Sustainable Agriculture & Climate Change (SACC)
The SACC trial investigates if sustainable agricultural practices (no till, cover crops, crop diversity) can buffer climate warming effects on agronomic, ecosystem and soil biodiversity outcomes in a barley-camelina rotation. Two parallel experiments (1: warming x no till x cover crops; 2: warming x crop diversity) are running since 2021 in large agricultural plots (10 x 5 m) following a split plot design with 5 blocks.
It is located at La Poveda Research Station, at 25 km from our CSIC campus building. With the help of an amazing crew of research assistants, the lab is aiming to run this study for the next 10 years.
The SACC trial is an open research platform for collaborative research. If you want to develop your research idea/project using our facilities or analyze plant/soil samples from this trial, please let us know.

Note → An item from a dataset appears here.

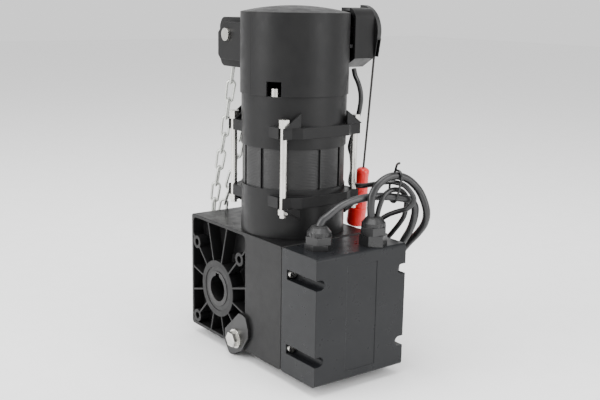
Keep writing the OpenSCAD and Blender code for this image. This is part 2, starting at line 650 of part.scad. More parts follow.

We are collecting an amazing database of plot level estimates (microclimate, soil carbon, crop yield, yield stability, nutritional yield, microbial biomass, nematode community, soil enzymes, soil aggregates, etc).
A distinguished Steering Committee coordinates the research activities at the SACC trial: Pablo García-Palacios (ICA-CSIC), César Plaza (ICA-CSIC), Juan Carlos García-Gil (ICA-CSIC), Jorge Álvaro (EEAD-CSIC), Enrique Valencia (UCM).
An stellar network of collaborators support the SACC trial: Felipe Bastida (FAMEs), Nikolaos Monokrousos (soil nematodes), Mark Anthony (soil fungal functional genes) & Iker Aranjuelo (nutritional metrics of yield quality)
The URBANFUN experiment at Universidad Autónoma de Madrid (UAM) is part of a network of sites testing the effects of climate warming and management intensity on biodiversity and function in urban lawns across the Iberian Peninsula. Currently, 11 experimental sites in Spain and Portugal are part of the network. The UAM-URBANFUN site is coordinated by Pablo García-Palacios (ICA-CSIC), Nagore García (UAM) and Eduardo Moreno (UAM).
Since 2020, we are using open-top chambers to simulate climate warming and two mowing intensities. We are measuring a suite of plot level estimates from microclimate to plant microbiome, soil biogeochemistry, plant community diversity, plastic degradation and other ecosystem functions.
COLLABORATIVE OBSERVATIONAL NETWORKS
This network aims to address how domestication has changed the plant microbiome of major crops for global agriculture. This knowledge is needed to optimize the interactions between plants and microbial communities occurring in the rhizosphere, which is crucial to increase global food production and its resilience to climate change. To do that, we are coordinating an international consortium sampling the wild progenitors of ten crops in their native sites of distribution in the Fertile Crescent, Meso and South America, the Sahel, and South East Asia.
Fantastic project collaborators are sampling multiple (10-15) populations along climatic/edaphic gradients for each crop wild progenitor. To contrast patterns of microbial community assembly, rhizosphere filtering, networks and environmental drivers between wild progenitors and modern crops we have partnered with the Global Crop Microbiome and Sustainable Agriculture. We are sequencing (18S, 16S and ITS) DNA from bulk and rhizosphere soils. Also, we are conducting experimental work at the greenhouse using seeds and soils from wild progenitors and modern crops to explore relationships between the plant microbiome, leaf and root traits and crop production in wild progenitors vs. modern crops.
GLOBAL INITIATIVE OF CROP MICROBIOME & SUSTAINABLE AGRICULTURE
This unique global initiative seeks to harness the plant microbiome of five major crops (wheat, maize, rice, potato and cotton) to enhance agricultural productivity and food security. It is coordinated by Brajesh K. Singh (Western Sydney University), Eleonora Egidi (Western Sydney University), and Manuel Delgado-Baquerizo (IRNAS-CSIC). Pablo García-Palacios is member of its Scientific Steering Committee.
We are sampling hundreds of agricultural and natural sites across the globe, and our sampling scheme focuses on multiple plant compartments (rhizosphere, root endosphere, bulk soil, phyllosphere and stems). The same field and lab protocols are being used as in MICROWILD, so the results of both projects can be jointly analyzed in cool wild progenitors vs. modern crops comparisons.